Jason will mark his first birthday on Saturday.
My, wasn’t it only yesterday we were planning for the first birthdays of our children Scott and Lisa? Where did the years go? Day by day they slid and we didn’t even realize the passage of time.
On the morning when I wrote this column, Dec. 8, I just got through reading a news item on Radio Canada International’s Cyberjournal Web site about the Inuit nations in Alaska and Canada.
Residents of the far north, the Inuits lodged a formal complaint against the United States at a conference in Washington, D.C. of the Organization of American States.
The Inuits have accused this nation of violation of their human rights by not taking action to cut the amount of greenhouse gases that cause global warming. They, more than many of us, are directly affected when the climate warms, polar bears and other animals are affected, and when that happens, so are the Inuit people.
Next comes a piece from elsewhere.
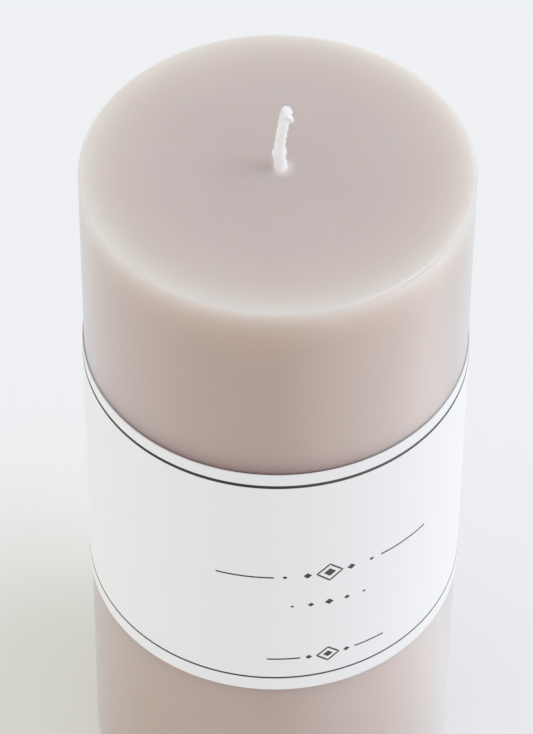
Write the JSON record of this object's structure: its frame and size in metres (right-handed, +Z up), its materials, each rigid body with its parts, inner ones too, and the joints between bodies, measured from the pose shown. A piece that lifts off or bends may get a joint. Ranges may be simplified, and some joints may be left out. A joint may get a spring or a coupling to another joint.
{
  "type": "pillar candle",
  "caption": "Round wax pillar candle with a flat top, a waxed cotton wick bent over at its tip and a white paper band with thin black rules.",
  "frame": {"origin": "centre of the base, on the surface that the candle stands on", "axes": "+Z up along the pillar, -Y towards the printed front of the band, +X to the right of the front"},
  "size_m": [0.0696, 0.0698, 0.1648],
  "materials": {
    "wax": "greige wax, faintly translucent, satin",
    "wick": "plaited cotton primed with white wax",
    "paper": "smooth uncoated white paper printed with black rules"
  },
  "bodies": {
    "root": {"wax_body": "wax", "wick": "wick", "paper_band": "paper"}
  },
  "joints": []
}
Their very daily lives and culture, rich and deep as it is, has been endangered. RCI estimates 150,000 Inuit live in Canada, Greenland, Scandinavia and Russia.
“Their part of the world has been warming faster than any other on the planet,” stated RCI.
So, what does that have to do with Jason and all toddlers of today who are crawling about in play clothes and footed ‘jamies?
Consider the climate changes that we have experienced just this year.
Unthinkable as it seemed, we had temperatures in the 60s and 70 far into November. Yes, we finally got a cold snap and snow, but that phenomena came as such an abrupt change, we almost feel offended by such normal weather occurrences.
It’s not just weather that we must consider, but many other details, if Jason and his generation are to enjoy what we have today.
Unless his folks win a hefty Pick 6 Lotto, I don’t know how Jason will afford to live in Cape May County, much less in his hometown of Court House.
We’ll have to keep digging deeper and deeper to pay school taxes to educate him, his older sister, and all their little friends. Much as we may hate to do it, we will have to vote “yes” on school budgets that will increase those taxes, since good schools are one of a community’s most important investments in its future.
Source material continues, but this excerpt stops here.